The band sets the stage in grand fashion, "prophetically" (read: naively) subtitling their first album Opus I, but I must admit that the opening track, "Replica", does an excellent job of conveying the epic attitude the band is aiming for.  It's a very operatic and bombastic tune, devoid of some of the typical power metal crutches like googols of orchestrations, but still retaining the over the top choirs and gesticulating-inducing chorus.  This is the kind of power metal that I just eat up.  It's huge and magniloquent and shows absolutely no shame or restraint, packed to the gills with swagger and machismo.  It's unbelievably catchy and at the same time very meaty and heavy with a healthy twist of neoclassical guitar lines; the kind of power metal that people who hate power metal can enjoy, not unlike a not-quite-as-punishing Persuader or a less boring Morgana Lefay.

But after that?  Be prepared for a host of completely unremarkable, pedestrian, uninspiring, paint-by-numbers power metal.  It's hugely disappointing because "Replica" shows how intricate and entertaining the band can be, but after that they all just kinda sit back and mechanically churn out very bland and faceless songs for most of the rest of the album.  Tracks like "Elysium at Dawn" and "Long Way Home" just happen with utterly zero consequence.  Schmidt has a really neat voice, being deeper and rougher than most singers the genre is so saturated with, but he rarely puts it to good use.  In fact, it's best when being complemented by the choirs, which shows that the band could probably stand to be a little more cliche for the sake of some more entertaining songs.  This ties into my opening because All My Kingdoms isn't bad, but it's pretty unremarkable if not for the cool frontman.  Basically it has a great smile, but the other wonders that surface from time to time are largely hidden by very plain clothing.  I mean really, the title track is completely forgettable, which makes me wonder why on Earth it's even the title track at all.  Shouldn't the song you name your album after be... I dunno, special in some way?  No?  Just a fully unremarkable power metal tune with nothing interesting in it?

I'm being sort of mean here, because despite "Replica" being far and away the best song, there are other good moments.  "Luna! Luna!" is a pretty great song on the whole as well, and the chorus and pre-chorus of "The Look Above" are very exciting and evocative (particularly that "We are running faster!" part), but otherwise there's almost nothing to be found that could raise the seasoned power metal fan's pulse.  Lots of low chugging and soaring choirs, but they're rarely put to good use.  I can guarantee you the band has probably made comments in interviews like "We have great chemistry, the songs came together very easily, they almost wrote themselves, yadda yadda", and I totally believe that, because if a song could hypothetically write itself, it'd probably sound like "Born to Fly".  It's just not exciting, it feels like the band didn't challenge themselves at all and just wrote a bunch of very safe, surefire tunes and called it a day.  With moments like the choruses of "Replica" and "Luna! Luna!", it's pretty clear that the talent contained within the band is very capable of meshing together and crafting some very memorable songs, but it just... never does.

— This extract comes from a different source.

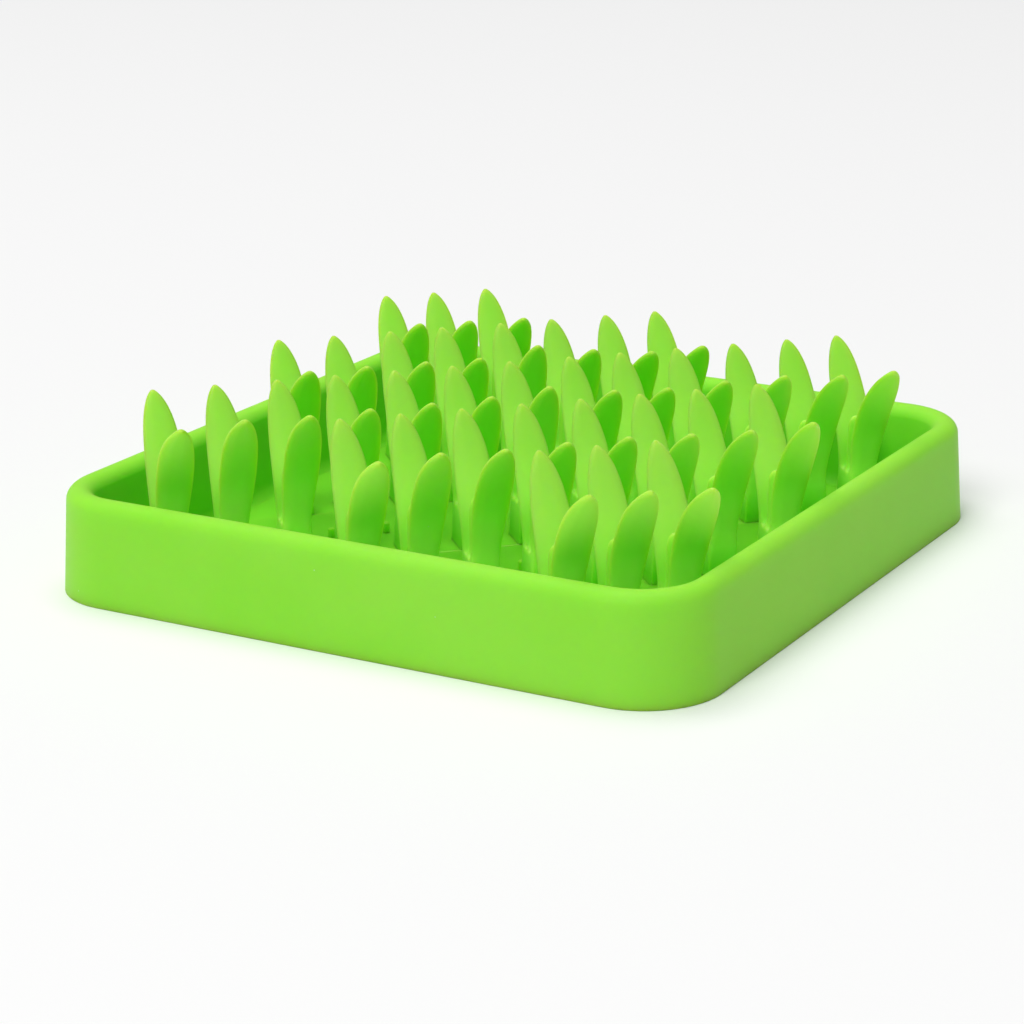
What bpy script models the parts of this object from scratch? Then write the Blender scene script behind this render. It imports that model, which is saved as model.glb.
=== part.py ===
"""Grass feeding mat: a shallow square tray with five rows of three-bladed tufts.

The rows run along the tray's diagonal.  Every tuft stands on the tray floor on a
solid foot, which carries a tall front blade, a tall back blade and a short
upright blade between them.  Units are metres, +Z is up, and the origin is the
middle of the underside.
"""

import math

import bmesh
import bpy
from mathutils import Matrix, Vector

MM = 0.001

# Tray, seen from above as a square with round corners.
BASE_HALF = 100.0 * MM        # middle to outer side at the underside
BASE_CORNER = 22.0 * MM       # corner radius at the underside
RIM_TOP = 29.8 * MM           # height of the wall
RIM_RADIUS = 3.6 * MM         # the rim is a half round
RIM_HALF = 94.9 * MM          # middle to the rim's centre line
FLOOR_TOP = 3.4 * MM          # floor thickness
FLOOR_HALF = 86.4 * MM        # middle to the edge of the flat floor
FLOOR_FILLET = 3.8 * MM       # hollow round between floor and wall
CORNER_STEPS = 6              # straight pieces in each corner of a loop
RIM_STEPS = 6                 # straight pieces over the rim
FILLET_STEPS = 3              # straight pieces in the hollow round

# Rows of tufts, from the far corner to the near one.  A row runs along the
# diagonal, and the rows lie side by side towards the near corner.
ROW_SPACING = 45.0 * MM
ROW_TURN = math.radians(45.0)
ROW_COLUMNS = ("name", "place", "tufts", "pitch")
ROWS = (
    ("a", -2, 3, 15.9 * MM),
    ("b", -1, 8, 16.9 * MM),
    ("c", 0, 13, 16.9 * MM),
    ("d", 1, 8, 16.9 * MM),
    ("e", 2, 3, 15.9 * MM),
)

# Foot of a tuft: a block with rounded upright corners.
FOOT_GAP = 0.3 * MM           # a foot starts this far above the floor
FOOT_HALF_WIDTH = 4.2 * MM    # along the row
FOOT_HALF_DEPTH = 5.7 * MM    # across the row
FOOT_CORNER = 1.6 * MM
FOOT_CORNER_STEPS = 2
FOOT_TOP = 15.2 * MM

# Sections of the three blades, from the root inside the foot up to the tip.
# Reach is how far the middle of the blade stands in front of the tuft's middle,
# or behind it where it is negative, and side is how far it stands along the row.
BLADE_COLUMNS = ("height", "reach", "side", "half_width", "half_thickness")
FRONT_BLADE = (
    (12.0 * MM, 4.1 * MM, 0.0 * MM, 3.90 * MM, 1.30 * MM),
    (17.5 * MM, 4.1 * MM, 0.2 * MM, 3.95 * MM, 1.30 * MM),
    (23.5 * MM, 4.5 * MM, 0.9 * MM, 4.35 * MM, 1.20 * MM),
    (29.8 * MM, 6.1 * MM, 1.4 * MM, 4.85 * MM, 1.10 * MM),
    (36.0 * MM, 9.7 * MM, 1.3 * MM, 4.95 * MM, 1.05 * MM),
    (42.0 * MM, 14.5 * MM, 1.0 * MM, 4.60 * MM, 0.95 * MM),
    (47.0 * MM, 18.8 * MM, 1.0 * MM, 3.50 * MM, 0.90 * MM),
    (49.8 * MM, 21.3 * MM, 1.2 * MM, 2.00 * MM, 0.75 * MM),
    (50.8 * MM, 22.2 * MM, 1.3 * MM, 0.80 * MM, 0.50 * MM),
)
BACK_BLADE = (
    (12.0 * MM, -3.9 * MM, 0.0 * MM, 3.90 * MM, 1.30 * MM),
    (17.5 * MM, -4.1 * MM, 0.4 * MM, 4.40 * MM, 1.30 * MM),
    (23.5 * MM, -5.2 * MM, 1.0 * MM, 4.95 * MM, 1.20 * MM),
    (29.8 * MM, -8.2 * MM, 1.3 * MM, 5.25 * MM, 1.10 * MM),
    (36.0 * MM, -12.2 * MM, 1.3 * MM, 4.95 * MM, 1.05 * MM),
    (42.0 * MM, -15.4 * MM, 1.1 * MM, 4.20 * MM, 0.95 * MM),
    (47.0 * MM, -17.8 * MM, 0.7 * MM, 2.90 * MM, 0.90 * MM),
    (49.8 * MM, -19.0 * MM, 0.3 * MM, 1.60 * MM, 0.75 * MM),
    (50.8 * MM, -19.5 * MM, 0.1 * MM, 0.70 * MM, 0.50 * MM),
)
SHORT_BLADE = (
    (12.0 * MM, 0.0, 0.0, 3.20 * MM, 1.25 * MM),
    (24.0 * MM, 0.0, 0.0, 3.00 * MM, 1.15 * MM),
    (29.2 * MM, 0.0, 0.0, 2.50 * MM, 1.00 * MM),
    (31.2 * MM, 0.0, 0.0, 1.30 * MM, 0.65 * MM),
)
BLADES = (("front_blade", FRONT_BLADE), ("back_blade", BACK_BLADE),
          ("short_blade", SHORT_BLADE))
BLADE_CHAMFER = 0.6           # share of the half thickness that each edge loses

# Finish: one soft moulded rubber, apple green.
MAT_COLOR = (0.27, 0.62, 0.06, 1.0)
MAT_ROUGHNESS = 0.45


def clear_scene():
    """Take away whatever the scene holds."""
    for item in list(bpy.data.objects):
        bpy.data.objects.remove(item, do_unlink=True)


def green_rubber(name):
    """The mat's one finish, as a material for a piece."""
    material = bpy.data.materials.new(name)
    material.use_nodes = True
    shader = material.node_tree.nodes["Principled BSDF"]
    shader.inputs["Base Color"].default_value = MAT_COLOR
    shader.inputs["Roughness"].default_value = MAT_ROUGHNESS
    shader.inputs["Metallic"].default_value = 0.0
    return material


def add_object(name, mesh):
    """Put a mesh into the scene as a named object."""
    item = bpy.data.objects.new(name, mesh)
    bpy.context.scene.collection.objects.link(item)
    return item


def smooth(mesh, degrees):
    """Shade round surfaces smooth and keep the edges sharper than an angle."""
    mesh.shade_smooth()
    mesh.set_sharp_from_angle(angle=math.radians(degrees))


def rounded_loop(bm, half_x, half_y, corner, height, steps):
    """A level loop of vertices: a rectangle with round corners."""
    loop = []
    corners = ((1, -1, -90.0), (1, 1, 0.0), (-1, 1, 90.0), (-1, -1, 180.0))
    for side_x, side_y, start in corners:
        for step in range(steps + 1):
            angle = math.radians(start + 90.0 * step / steps)
            x = side_x * (half_x - corner) + corner * math.cos(angle)
            y = side_y * (half_y - corner) + corner * math.sin(angle)
            loop.append(bm.verts.new((x, y, height)))
    return loop


def close_mesh(bm, name, loops):
    """Join the loops in turn with quads, cap both ends and make a mesh of them."""
    count = len(loops[0])
    for lower, upper in zip(loops, loops[1:]):
        for index in range(count):
            after = (index + 1) % count
            bm.faces.new((lower[index], lower[after], upper[after], upper[index]))
    bm.faces.new(tuple(reversed(loops[0])))
    bm.faces.new(tuple(loops[-1]))
    bmesh.ops.recalc_face_normals(bm, faces=bm.faces)
    mesh = bpy.data.meshes.new(name)
    bm.to_mesh(mesh)
    bm.free()
    return mesh


def tray_sections():
    """Half size and height of each loop, from the underside over the rim to the floor."""
    sections = [(BASE_HALF, 0.0)]
    rim_centre = RIM_TOP - RIM_RADIUS
    for step in range(RIM_STEPS + 1):
        angle = math.pi * step / RIM_STEPS
        half = RIM_HALF + RIM_RADIUS * math.cos(angle)
        sections.append((half, rim_centre + RIM_RADIUS * math.sin(angle)))
    for step in range(FILLET_STEPS + 1):
        angle = math.radians(90.0) * step / FILLET_STEPS
        half = FLOOR_HALF + FLOOR_FILLET * math.cos(angle)
        sections.append((half, FLOOR_TOP + FLOOR_FILLET * (1.0 - math.sin(angle))))
    return sections


def make_tray():
    """The tray as one solid: underside, wall, round rim, hollow round and floor."""
    bm = bmesh.new()
    loops = []
    for half, height in tray_sections():
        corner = BASE_CORNER - (BASE_HALF - half)
        loops.append(rounded_loop(bm, half, half, corner, height, CORNER_STEPS))
    mesh = close_mesh(bm, "tray", loops)
    smooth(mesh, 40.0)
    mesh.materials.append(green_rubber("tray_green"))
    add_object("tray", mesh)


def blade_loop(bm, centre, along, half_width, half_thickness):
    """One section of a blade, square to its run: a flat bar with cut edges."""
    across = Vector((1.0, 0.0, 0.0))
    outward = across.cross(along).normalized()
    cut = BLADE_CHAMFER * half_thickness
    flat = half_width - cut
    edge = half_thickness - cut
    outline = ((flat, half_thickness), (-flat, half_thickness),
               (-half_width, edge), (-half_width, -edge),
               (-flat, -half_thickness), (flat, -half_thickness),
               (half_width, -edge), (half_width, edge))
    return [bm.verts.new(centre + across * x + outward * y) for x, y in outline]


def make_blade(name, sections):
    """A blade through its sections, from the root to the tip.  The front is -Y."""
    centres = [Vector((side, -reach, height)) for height, reach, side, _, _ in sections]
    bm = bmesh.new()
    loops = []
    for index, section in enumerate(sections):
        before = centres[max(index - 1, 0)]
        after = centres[min(index + 1, len(centres) - 1)]
        along = (after - before).normalized()
        half_width, half_thickness = section[3:]
        loops.append(blade_loop(bm, centres[index], along, half_width, half_thickness))
    return add_object(name, close_mesh(bm, name, loops))


def make_foot():
    """The block that the three blades grow from."""
    bm = bmesh.new()
    loops = [rounded_loop(bm, FOOT_HALF_WIDTH, FOOT_HALF_DEPTH, FOOT_CORNER, height,
                          FOOT_CORNER_STEPS)
             for height in (FLOOR_TOP + FOOT_GAP, FOOT_TOP)]
    return add_object("foot", close_mesh(bm, "foot", loops))


def tuft_mesh():
    """The foot and its three blades, joined into one solid."""
    foot = make_foot()
    helpers = [foot]
    for name, sections in BLADES:
        blade = make_blade(name, sections)
        helpers.append(blade)
        join = foot.modifiers.new(name, "BOOLEAN")
        join.operation = "UNION"
        join.solver = "EXACT"
        join.object = blade
    bpy.context.view_layer.update()
    graph = bpy.context.evaluated_depsgraph_get()
    mesh = bpy.data.meshes.new_from_object(foot.evaluated_get(graph))
    for helper in helpers:
        bpy.data.objects.remove(helper, do_unlink=True)
    mesh.name = "tuft"
    smooth(mesh, 35.0)
    mesh.materials.append(green_rubber("tuft_green"))
    return mesh


def place_tufts():
    """Stand a tuft at each place of each row, all of one mesh."""
    mesh = tuft_mesh()
    turn = Matrix.Rotation(ROW_TURN, 4, "Z")
    for name, place, tufts, pitch in ROWS:
        for number in range(tufts):
            along = (number - (tufts - 1) / 2.0) * pitch
            spot = Vector((along, -place * ROW_SPACING, 0.0))
            tuft = add_object(f"tuft_{name}{number + 1:02d}", mesh)
            tuft.matrix_world = turn @ Matrix.Translation(spot)


def main():
    """Build the mat."""
    clear_scene()
    make_tray()
    place_tufts()


if __name__ == "__main__":
    main()
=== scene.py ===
"""Grass feeding mat: the finished look of a moulded rubber tray with 35 grass tufts.

Laid out as an add-on and run as a script.  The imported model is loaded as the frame,
and each of its solids gets a finely modelled piece in its place.  Units are metres.
"""

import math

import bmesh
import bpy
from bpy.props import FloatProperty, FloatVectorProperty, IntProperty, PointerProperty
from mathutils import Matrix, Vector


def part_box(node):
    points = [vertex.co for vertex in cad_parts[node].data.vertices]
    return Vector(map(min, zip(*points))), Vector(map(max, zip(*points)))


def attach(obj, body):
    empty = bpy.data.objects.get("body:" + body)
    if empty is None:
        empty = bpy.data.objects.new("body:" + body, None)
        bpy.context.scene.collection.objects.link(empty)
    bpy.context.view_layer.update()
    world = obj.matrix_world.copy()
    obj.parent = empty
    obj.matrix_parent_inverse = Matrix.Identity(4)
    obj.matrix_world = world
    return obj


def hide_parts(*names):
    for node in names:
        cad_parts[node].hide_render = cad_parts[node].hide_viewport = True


bl_info = {
    "name": "Grass Feeding Mat",
    "version": (1, 0, 0),
    "blender": (4, 5, 0),
    "location": "View3D > Sidebar > Feeding Mat",
    "description": "Models a moulded feeding mat with grass tufts, and its studio",
    "category": "Add Mesh",
}

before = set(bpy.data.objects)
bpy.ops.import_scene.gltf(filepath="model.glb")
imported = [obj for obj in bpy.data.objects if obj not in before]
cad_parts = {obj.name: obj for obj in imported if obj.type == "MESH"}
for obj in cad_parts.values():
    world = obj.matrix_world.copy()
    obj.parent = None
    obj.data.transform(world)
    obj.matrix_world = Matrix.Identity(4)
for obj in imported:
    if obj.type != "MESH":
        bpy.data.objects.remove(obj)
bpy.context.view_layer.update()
TRAY_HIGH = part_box("tray")[1]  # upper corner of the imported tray's box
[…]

At one point, All My Kingdoms was actually in my Top 13 for the year, but the more I listen to it, the less passionate it feels and the more faceless it becomes.  This still gets a good score because, as I said, it isn't a bad album, not by any stretch of the imagination, but on the strength of songs like "Replica", I could compare the band to heavyweights like Blind Guardian or Kamelot, but with the rest of the album it just kinda falls into an echelon slightly above bands like Power Theory and Torian.  I guess it's worth a listen, the Mattie Jensens of the world will lap this up if nothing else, but for me, it's a very average album on the whole.  Just like Diarrhea Girl, it's cute, but generally nothing you'll dream about inseminating in the bathroom of a classy restaurant (except of course for the rare occasions where it takes pride in its natural gift and presents itself as such).

Also, the closing track, "To the Metal", is goddamn stupid.  It's clearly about how metal is taken too seriously and we all need to remember to have fun with it, which is a message I champion frequently (hence my vocal love of Powerwolf), but it's presented in a very blisteringly stupid way, being largely a solo campfire type song with Schmidt yelling like a goon.  It's cool to be self aware, but just because you know you're making a joke doesn't mean you're allowed to be shitty.